*Exercise requirements*
Write out all lines holding the word "materials".

*Data block*
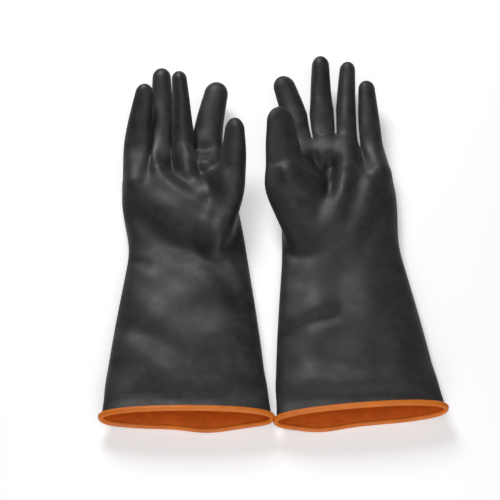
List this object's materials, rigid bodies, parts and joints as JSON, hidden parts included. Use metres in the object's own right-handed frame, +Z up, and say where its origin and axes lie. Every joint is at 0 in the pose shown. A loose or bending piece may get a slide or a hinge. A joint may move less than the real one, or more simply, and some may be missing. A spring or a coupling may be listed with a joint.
{
  "type": "electrical insulating gloves",
  "caption": "Pair of long black rubber insulating gloves with orange inner ply and orange rolled cuffs, lying palm up with open gauntlets and softly curled fingers.",
  "frame": {"origin": "middle of the pair's footprint, on the table they lie on", "axes": "+Z up off the table on the palm side, +Y from the cuffs to the fingertips, +X from the right-hand glove to the left-hand glove"},
  "size_m": [0.3429, 0.4092, 0.0672],
  "materials": {
    "black_rubber": "satin dipped rubber",
    "orange_rubber": "satin dipped rubber"
  },
  "bodies": {
    "right_gauntlet": {"right_gauntlet_shell": "black_rubber", "right_gauntlet_liner": "orange_rubber", "right_cuff_bead": "orange_rubber"},
    "right_hand": {"right_hand_shell": "black_rubber", "right_hand_liner": "orange_rubber"},
    "right_thumb_base": {"right_thumb_base_shell": "black_rubber", "right_thumb_base_liner": "orange_rubber"},
    "right_thumb_tip": {"right_thumb_tip_shell": "black_rubber", "right_thumb_tip_liner": "orange_rubber"},
    "right_index_base": {"right_index_base_shell": "black_rubber", "right_index_base_liner": "orange_rubber"},
    "right_index_tip": {"right_index_tip_shell": "black_rubber", "right_index_tip_liner": "orange_rubber"},
    "right_middle_base": {"right_middle_base_shell": "black_rubber", "right_middle_base_liner": "orange_rubber"},
    "right_middle_tip": {"right_middle_tip_shell": "black_rubber", "right_middle_tip_liner": "orange_rubber"},
    "right_ring_base": {"right_ring_base_shell": "black_rubber", "right_ring_base_liner": "orange_rubber"},
    "right_ring_tip": {"right_ring_tip_shell": "black_rubber", "right_ring_tip_liner": "orange_rubber"},
    "right_little_base": {"right_little_base_shell": "black_rubber", "right_little_base_liner": "orange_rubber"},
    "right_little_tip": {"right_little_tip_shell": "black_rubber", "right_little_tip_liner": "orange_rubber"},
    "left_gauntlet": {"left_gauntlet_shell": "black_rubber", "left_gauntlet_liner": "orange_rubber", "left_cuff_bead": "orange_rubber"},
    "left_hand": {"left_hand_shell": "black_rubber", "left_hand_liner": "orange_rubber"},
    "left_thumb_base": {"left_thumb_base_shell": "black_rubber", "left_thumb_base_liner": "orange_rubber"},
    "left_thumb_tip": {"left_thumb_tip_shell": "black_rubber", "left_thumb_tip_liner": "orange_rubber"},
    "left_index_base": {"left_index_base_shell": "black_rubber", "left_index_base_liner": "orange_rubber"},
    "left_index_tip": {"left_index_tip_shell": "black_rubber", "left_index_tip_liner": "orange_rubber"},
    "left_middle_base": {"left_middle_base_shell": "black_rubber", "left_middle_base_liner": "orange_rubber"},
    "left_middle_tip": {"left_middle_tip_shell": "black_rubber", "left_middle_tip_liner": "orange_rubber"},
    "left_ring_base": {"left_ring_base_shell": "black_rubber", "left_ring_base_liner": "orange_rubber"},
    "left_ring_tip": {"left_ring_tip_shell": "black_rubber", "left_ring_tip_liner": "orange_rubber"},
    "left_little_base": {"left_little_base_shell": "black_rubber", "left_little_base_liner": "orange_rubber"},
    "left_little_tip": {"left_little_tip_shell": "black_rubber", "left_little_tip_liner": "orange_rubber"}
  },
  "joints": [
    {"name": "right_wrist_bend", "type": "hinge", "parent": "right_gauntlet", "child": "right_hand", "pos_m": [-0.08593, -0.01758, 0.028], "axis": [1, 0, 0], "range_deg": [-7, 50], "stiffness_Nm_per_rad": 0.6},
    {"name": "right_thumb_base_bend", "type": "hinge", "parent": "right_hand", "child": "right_thumb_base", "pos_m": [-0.05455, 0.04945, 0.03872], "axis": [0.4668, -0.3584, 0.8085], "range_deg": [-4, 30], "stiffness_Nm_per_rad": 0.12},
    {"name": "right_thumb_tip_bend", "type": "hinge", "parent": "right_thumb_base", "child": "right_thumb_tip", "pos_m": [-0.04936, 0.07788, 0.04847], "axis": [0.465, -0.3674, 0.8055], "range_deg": [-7, 25], "stiffness_Nm_per_rad": 0.08},
    {"name": "right_index_base_bend", "type": "hinge", "parent": "right_hand", "child": "right_index_base", "pos_m": [-0.06945, 0.10008, 0.02381], "axis": [0.9976, -0.0698, 0], "range_deg": [-7, 60], "stiffness_Nm_per_rad": 0.12},
    {"name": "right_index_tip_bend", "type": "hinge", "parent": "right_index_base", "child": "right_index_tip", "pos_m": [-0.06508, 0.13648, 0.02717], "axis": [0.9848, -0.1736, 0], "range_deg": [-7, 60], "stiffness_Nm_per_rad": 0.08},
    {"name": "right_middle_base_bend", "type": "hinge", "parent": "right_hand", "child": "right_middle_base", "pos_m": [-0.09286, 0.10124, 0.02949], "axis": [0.9998, 0.0175, 0], "range_deg": [-7, 60], "stiffness_Nm_per_rad": 0.12},
    {"name": "right_middle_tip_bend", "type": "hinge", "parent": "right_middle_base", "child": "right_middle_tip", "pos_m": [-0.09413, 0.13651, 0.04546], "axis": [0.9976, 0.0698, 0], "range_deg": [-7, 60], "stiffness_Nm_per_rad": 0.08},
    {"name": "right_ring_base_bend", "type": "hinge", "parent": "right_hand", "child": "right_ring_base", "pos_m": [-0.11593, 0.10988, 0.0247], "axis": [1, 0, 0], "range_deg": [-7, 15], "stiffness_Nm_per_rad": 0.12},
    {"name": "right_ring_tip_bend", "type": "hinge", "parent": "right_ring_base", "child": "right_ring_tip", "pos_m": [-0.11625, 0.14962, 0.03168], "axis": [0.9998, 0.0175, 0], "range_deg": [-7, 60], "stiffness_Nm_per_rad": 0.08},
    {"name": "right_little_base_bend", "type": "hinge", "parent": "right_hand", "child": "right_little_base", "pos_m": [-0.14208, 0.09459, 0.02822], "axis": [0.9986, -0.0523, 0], "range_deg": [-7, 60], "stiffness_Nm_per_rad": 0.12},
    {"name": "right_little_tip_bend", "type": "hinge", "parent": "right_little_base", "child": "right_little_tip", "pos_m": [-0.13923, 0.12494, 0.04044], "axis": [0.9877, -0.1564, 0], "range_deg": [-7, 60], "stiffness_Nm_per_rad": 0.08},
    {"name": "left_wrist_bend", "type": "hinge", "parent": "left_gauntlet", "child": "left_hand", "pos_m": [0.07211, -0.01513, 0.028], "axis": [0.9969, 0.0785, 0], "range_deg": [-7, 50], "stiffness_Nm_per_rad": 0.6},
    {"name": "left_thumb_base_bend", "type": "hinge", "parent": "left_hand", "child": "left_thumb_base", "pos_m": [0.02168, 0.056, 0.0428], "axis": [0.897, 0.2898, -0.3338], "range_deg": [-4, 30], "stiffness_Nm_per_rad": 0.12},
    {"name": "left_thumb_tip_bend", "type": "hinge", "parent": "left_thumb_base", "child": "left_thumb_tip", "pos_m": [0.01663, 0.08482, 0.05348], "axis": [0.9028, 0.2694, -0.3353], "range_deg": [-7, 45], "stiffness_Nm_per_rad": 0.08},
    {"name": "left_index_base_bend", "type": "hinge", "parent": "left_hand", "child": "left_index_base", "pos_m": [0.03377, 0.10957, 0.0238], "axis": [0.9833, 0.1822, 0], "range_deg": [-7, 60], "stiffness_Nm_per_rad": 0.12},
    {"name": "left_index_tip_bend", "type": "hinge", "parent": "left_index_base", "child": "left_index_tip", "pos_m": [0.02538, 0.14511, 0.02843], "axis": [0.9588, 0.284, 0], "range_deg": [-7, 60], "stiffness_Nm_per_rad": 0.08},
    {"name": "left_middle_base_bend", "type": "hinge", "parent": "left_hand", "child": "left_middle_base", "pos_m": [0.05663, 0.12417, 0.02583], "axis": [0.9969, 0.0785, 0], "range_deg": [-7, 60], "stiffness_Nm_per_rad": 0.12},
    {"name": "left_middle_tip_bend", "type": "hinge", "parent": "left_middle_base", "child": "left_middle_tip", "pos_m": [0.05447, 0.16288, 0.03442], "axis": [0.9997, 0.0262, 0], "range_deg": [-7, 60], "stiffness_Nm_per_rad": 0.08},
    {"name": "left_ring_base_bend", "type": "hinge", "parent": "left_hand", "child": "left_ring_base", "pos_m": [0.08052, 0.11831, 0.02863], "axis": [1, -0.0087, 0], "range_deg": [-7, 60], "stiffness_Nm_per_rad": 0.12},
    {"name": "left_ring_tip_bend", "type": "hinge", "parent": "left_ring_base", "child": "left_ring_tip", "pos_m": [0.08149, 0.15805, 0.03475], "axis": [0.999, -0.0436, 0], "range_deg": [-7, 60], "stiffness_Nm_per_rad": 0.08},
    {"name": "left_little_base_bend", "type": "hinge", "parent": "left_hand", "child": "left_little_base", "pos_m": [0.10607, 0.10651, 0.027], "axis": [1, 0.0087, 0], "range_deg": [-7, 60], "stiffness_Nm_per_rad": 0.12},
    {"name": "left_little_tip_bend", "type": "hinge", "parent": "left_little_base", "child": "left_little_tip", "pos_m": [0.10528, 0.13902, 0.03254], "axis": [0.999, 0.0436, 0], "range_deg": [-7, 60], "stiffness_Nm_per_rad": 0.08},
    {"name": "left_glove_apart", "type": "slide", "parent": "right_gauntlet", "child": "left_gauntlet", "axis": [1, 0, 0], "range_m": [0, 0.15]}
  ]
}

*Answer in full*
List this object's materials, rigid bodies, parts and joints as JSON, hidden parts included. Use metres in the object's own right-handed frame, +Z up, and say where its origin and axes lie. Every joint is at 0 in the pose shown. A loose or bending piece may get a slide or a hinge. A joint may move less than the real one, or more simply, and some may be missing. A spring or a coupling may be listed with a joint.
  "materials": {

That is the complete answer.